I’m not saying that entropy is completely unconnected to order. If “order” means “correlations between the motion of the atoms” then any low-entropy system you’re ever likely to find will also be a highly ordered one. It’s just that the reverse isn’t necessarily true.
All of this is not to say that the universe can escape the second law, allowing the kind of order we see around us to last forever. Equilibrium structure is different from non-equilibrium structure. Life, for example, is ordered in a very low-entropy way, and it needs a continual input of low-entropy food or photons in order to persist. Crystals are highly ordered, but they’re ordered in a particularly inert kind of way. Atoms vibrate and shuffle around the lattice, but they do so in a more-or-less random way, and this kind of equilibrium order does not allow the same kind of complex behaviour that we observe in life.
On a cosmological time scale, the universe will still suffer a “heat death”, where all the free energy has been used up and life can no longer persist. This will not be because the universe has become infinitely disordered, but simply because it has reached its highest possible entropy. There might still be order – and that order will persist, pretty much unchanging, forever – but it will be of the inert, crystal lattice kind.

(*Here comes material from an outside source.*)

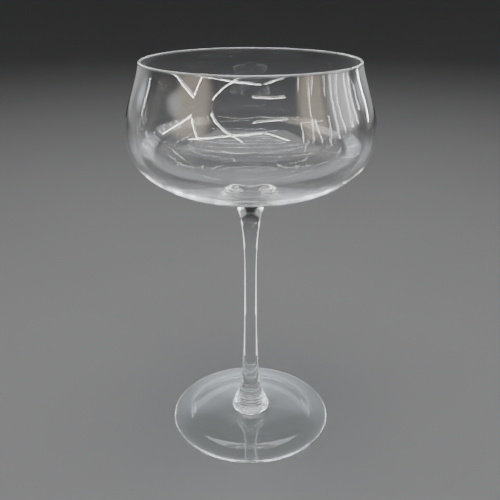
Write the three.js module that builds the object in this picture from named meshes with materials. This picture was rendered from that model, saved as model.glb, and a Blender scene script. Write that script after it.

Similarly, we can think about the as yet unsolved mystery of why the entropy was so low in the cosmological past. The question is not “why did the Universe begin in a very ordered state”, it is simply “why did it begin in a low entropy state?”. I have a feeling that we’re more likely to be able to answer that question if we don’t assume that entropy is the same as disorder. (There is also, to my mind, a deep mystery about what it could even mean to say the Universe had a low entropy even when no-one was around to observe it — but that’s a question for another time.)